The Arabs also brought a sweet tooth that would lead to the development of Sicilian baked goods and cookies of every type, cakes and sherbets. During Greek and Roman reign, honey had been the sweetener, but the Arabs brought sugar cane and the first rudimentary sugar refinery was established in Trappeto. The Sicilians took to this sweet marvel, and their pastries are today famous throughout Italy and the World.

The Arabs ruled Sicily for two centuries. In that time, the church had developed into the greatest political force in Europe, wielding more power than any government. The pope in Rome, not liking the rule of infidels, encouraged French Normands to attack. Several hundred knights from Normandy, Lombardy, and southern Italy set on the Arabs in Sicily. Once again, the fortunes of the island changed. Christianity was restored; the Norman court gave birth to the Italian language; commerce flourished. The Normands added little to cooking methods, however, and their major food imprint was salt cod, called stoccafisso by the Sicilians. Not a profound legacy.

In the following centuries Sicily would be a pawn, as well as a provincial prize, and would be commanded by the Angevins, the Aragonese, the Spanish Hapsburgs, the Austrian Hapsburgs, the Bourbons, even the British Administration who sent troops to occupy Sicily in the Napoleonic wars. Spain would occupy the island, and in 1492 when Columbus was sent on a voyage of discovery, Spain expelled the Jews from both Spain and Sicily, ending the harmonious coexistence of religion on the island. Spain shifted her attention away from the Mediterranean with the discovery of the New World, leaving Sicily to her own meager devices. The Inquisition brought an end to religious tolerance.
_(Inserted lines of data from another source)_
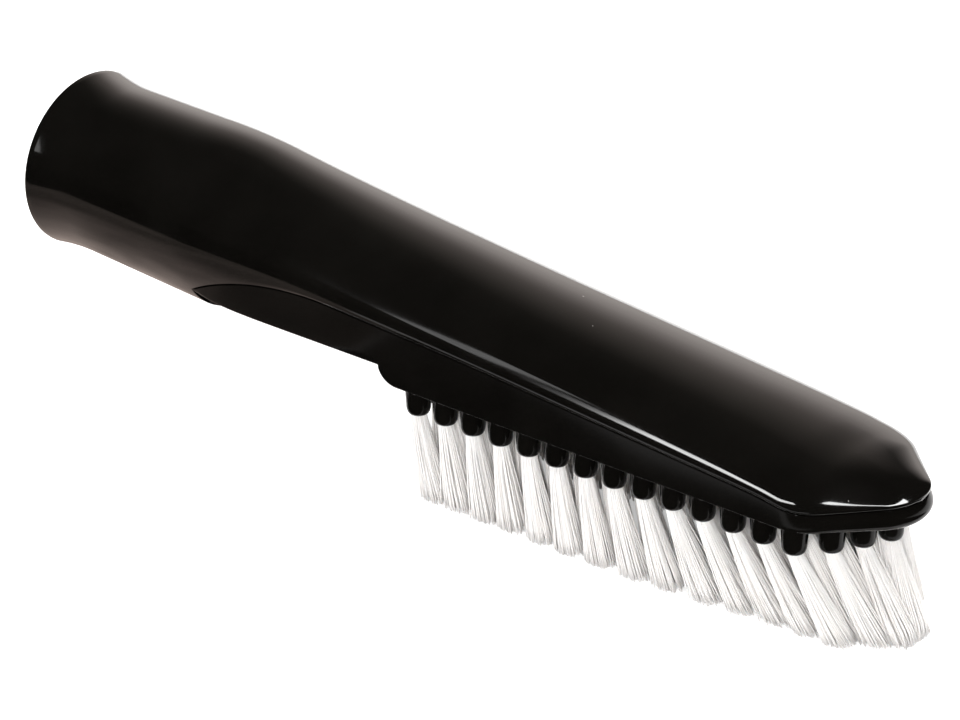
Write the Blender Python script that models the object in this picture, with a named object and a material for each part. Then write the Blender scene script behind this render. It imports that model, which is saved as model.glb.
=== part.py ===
# Vacuum brush attachment: a socket tube that runs into a long low hood, a boat-shaped base
# under the hood with a suction mouth and a ring of bosses, and one bristle tuft in each boss.
# Lengths are in metres. +X points to the nose, +Z up, and the bristle tips stand on z = 0.
# The model is laid out from the socket's mouth, at x = 0, and centred on the origin at the end.

import math

import bmesh
import bpy
from mathutils import Matrix, Vector

MM = 0.001

# Overall sizes
BODY_LENGTH = 231.0 * MM          # mouth of the socket to the tip of the nose
BRISTLE_LENGTH = 19.2 * MM        # free height of a tuft under its boss
CLEARANCE = 0.3 * MM              # gap between pieces that touch on the real object
OVERRUN = 3.0 * MM                # how far a cutter runs past what it cuts

# Socket
BORE_MOUTH_DIAMETER = 35.3 * MM   # takes a 35 mm wand
BORE_END_DIAMETER = 34.7 * MM
SOCKET_LENGTH = 48.0 * MM         # mouth to the end wall under the tube
END_WALL = 3.0 * MM
MOUTH_WALL = 1.9 * MM             # wall of the tube just behind the rim's flare
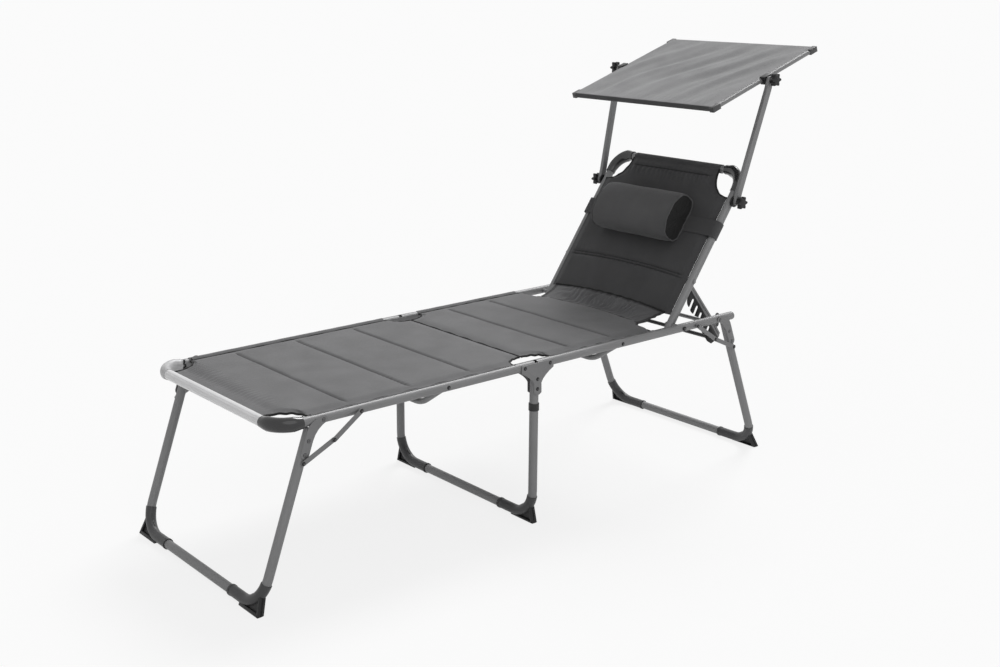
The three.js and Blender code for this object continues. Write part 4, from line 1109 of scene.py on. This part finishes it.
def bound_edge(name, points, body, radius=binding_radius, finish=binding_cloth):
    """A soft round tape along an edge, rippling slightly."""
    curve = bpy.data.curves.new(name, "CURVE")
    curve.dimensions = "3D"
    curve.bevel_depth = radius
    curve.bevel_resolution = 3
    curve.use_fill_caps = True
    line = curve.splines.new("POLY")
    last = len(points) - 1
    line.points.add(last)
    for index, (target, place) in enumerate(zip(line.points, points)):
        ripple = binding_ripple * math.sin(index * binding_ripple_step) * math.sin(math.pi * index / last)
        target.co = (place[0], place[1], place[2] + ripple, 1)
    tape = bpy.data.objects.new(name, curve)
    scene.collection.objects.link(tape)
    only(tape)
    bpy.ops.object.convert(target="MESH")
    tape = bpy.context.object
    smooth(tape, angle=60)
    return place_piece(tape, body, finish, "seat_fabric")


turns = [math.pi / 2 * step / binding_steps for step in range(binding_steps + 1)]
for side_name, side in sides.items():
    for name, corner_x, toward, cut, body in (
        ("foot_corner_binding", foot_start, 1, corner_cut, "foot_section"),
        ("foot_fold_binding", foot_stop, -1, fold_cut, "foot_section"),
        ("seat_fold_binding", seat_start, 1, fold_cut, "head_section"),
    ):
        points = [
            (
                corner_x + toward * cut[0] * math.sin(turn),
                side * (panel_edge_y - cut[1] * math.cos(turn)),
                panel_edge_z,
            )
            for turn in turns
        ]
        bound_edge(f"{name}_{side_name}", points, body)
    hip_edge = [
        (
            hip_start + hip_length * (1 - math.cos(turn)),
            side * (panel_edge_y - (panel_edge_y - hip_half_width) * math.sin(turn)),
            panel_edge_z,
        )
        for turn in turns
    ]
    bound_edge("hip_binding_" + side_name, hip_edge, "head_section")

# A dark welt is sewn along both sides and along the fold, where the cloth turns under on to the frame.
welt_radius = 0.0019
thin_welt_radius = welt_radius * 0.6
welt_rise = 0.0012
welt_steps = 40
wrap_skin = 0.0014
wrap_steps = 60
wrap_turns = np.linspace(math.radians(84), math.radians(160), 14)


def rail_hem(name, near_x, far_x, side):
    """The hem of a panel, which lies over the top of the rail, a little uneven."""

    def point(x, turn, top):
        reach = tube_radius + (wrap_skin if top else wrap_skin / 4)
        reach += wrap_skin / 3 * uneven(x * 30, turn, 3)
        return (x, side * (rail_y + reach * math.cos(turn)), rail_z + reach * math.sin(turn)), 0

    return closed_panel(name, np.linspace(near_x, far_x, wrap_steps), wrap_turns, point)


for name, near_x, far_x, body in (
    ("foot_side", foot_start + corner_cut[0], foot_stop - fold_cut[0], "foot_section"),
    ("seat_side", seat_start + fold_cut[0], hip_start, "head_section"),
):
    for side_name, side in sides.items():
        points = [
            (x, side * (panel_edge_y + welt_radius / 2), panel_edge_z + welt_rise)
            for x in np.linspace(near_x, far_x, welt_steps)
        ]
        bound_edge(f"{name}_welt_{side_name}", points, body, thin_welt_radius)
        wrap = rail_hem(f"{name}_hem_{side_name}", near_x, far_x, side)
        place_piece(wrap, body, seat_cloth, "seat_fabric")
fold_half = panel_edge_y - fold_cut[1]
end_half = panel_edge_y - corner_cut[1]
for name, x, half, body in (
    ("foot_fold_welt", foot_stop, fold_half, "foot_section"),
    ("seat_fold_welt", seat_start, fold_half, "head_section"),
    ("foot_end_welt", foot_start, end_half, "foot_section"),
):
    points = [(x, y, panel_edge_z) for y in np.linspace(-half, half, welt_steps)]
    bound_edge(name, points, body, welt_radius)

# Two short loops of dark cord go round each rail where the side hem begins.
loop_steps = 14
loop_turn = 118
loop_sweep = 112
loop_waver = 0.003
loop_waver_step = 0.9
first_loop_gap = 0.010
second_loop_gap = 0.004
loop_places = (foot_end_x + foot_bend + first_loop_gap, foot_start + corner_cut[0] + second_loop_gap)
loop_reach = tube_radius + thin_welt_radius
for side_name, side in sides.items():
    for index, loop_x in enumerate(loop_places):
        points = []
        for step in range(loop_steps):
            turn = math.radians(loop_turn + loop_sweep * step / (loop_steps - 1))
            points.append((
                loop_x + loop_waver * math.sin(step * loop_waver_step),
                side * (rail_y + loop_reach * math.cos(turn)),
                rail_z + loop_reach * math.sin(turn),
            ))
        bound_edge(f"rail_cord_{index}_{side_name}", points, "foot_section", welt_radius)

# Backrest tube
# One tube bent into a loop, pivoted between the head rails. Its two top corners carry taller dark elbows,
# whose dark paint is partly painted shade.
backrest_angle = math.radians(54.2)
backrest_up = Vector((math.cos(backrest_angle), 0, math.sin(backrest_angle)))
backrest_out = Vector((-math.sin(backrest_angle), 0, math.cos(backrest_angle)))
backrest_half = 0.274
backrest_length = 0.530
backrest_tail = 0.018
backrest_bend = 0.060
backrest_corner_height = 1.15
backrest_elbow_share = 1.12


def on_backrest(t, y, n):
    """A point by its distance up the backrest, across it and out of its front."""
    return recline + backrest_up * t + Vector((0, y, 0)) + backrest_out * n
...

Through these centuries, Sicily would also endure earthquakes and the Black Plague, debilitating the island and its population even more.

In 1860 Giuseppe Garibaldi landed with his troops and speaking for Italian unity, drove the Spanish out of Sicily. Sicily's fortunes declined even further, and there was great unrest. After two decades of poverty, the Sicilians began to emigrate in large numbers, hoping to better their lives in America. During World War I an unfair conscription policy was set in place,more young men were drafted from Sicily than from northern Italy. The New World offered hope.

We have seen that the Arab influence on Sicilian cooking was the most profound. That legacy continues today in ways that make Sicilian cooking inimitable. Encouraged by the nomadic Arabs, as well as by the demands of the natural terrain, Sicilians raised primarily sheep and goats. The flocks provide the milk for caciocavallo, provolo and pecorino cheeses. The whey left over is used to make ricotta, and Sicilians swear that only sheep's milk ricotta gives the right flavor to their desserts.

Sicilian New Zealand Food Fusion

With the poor nature of the Island in the late 1800’s there was a huge exodus of people to America and other countries including Australia and New Zealand and with them they brought their rich history of cooking. Many of the original methods and recipes have changed over time but the passion for food and taste still exists. Much of the cooking was subsumed by Neapolitan cooking.

The Neapolitans were the first great wave of Italians who reached other shores, arriving in great numbers in the years from 1880. The first thing they did was to establish food markets which would provide for the foods they loved. Some of the more exotic Arab influences were lost. Saffron was prohibitively expensive in the west and fell away from Sicilian cooking.

Today there is renewed interest in all things Sicilian/Italian when it comes to food and wine. Their cooking style has started to flourish again all over the world. Sicilian cooking was localised on the Island, changing from village to village and with this renewed interest in things Sicilian and their way of adapting cooking to a regional basis we are seeing Sicilian style cooking growing and evolving from country to country.

New Zealand is no different. We have an abundance of high quality produce grown here, in fact some of the best in the world. The lamb, fish and other meats as well as vegetables are ideally suited to a Sicilian style of cooking. Forget about Pizza and things like that I am referring to healthy, taste-full food that abounds in flavour and quality.

My cooking style has been hugely influenced by my Sicilian heritage. Fresh seasonal foods cooked in a way that they take on added flavours but also retain their own taste and structure is the food that I eat.

Sicilian foods can be very simple to prepare and cook or you can make it where ever you want by putting a bit more time into preparation and cooking.

Cacciatore Style (Hunters Style)

Slow cookers work so well with Sicilian cooking. Hunters and Shepard’s in Sicily mastered the art of ‘One Pot Cooking’, Cacciatore Style (Hunters Style) and this can be adapted to slow cookers with easy and with very tasty results with little effort. Even if you are on the side of a hill why should your food not taste great?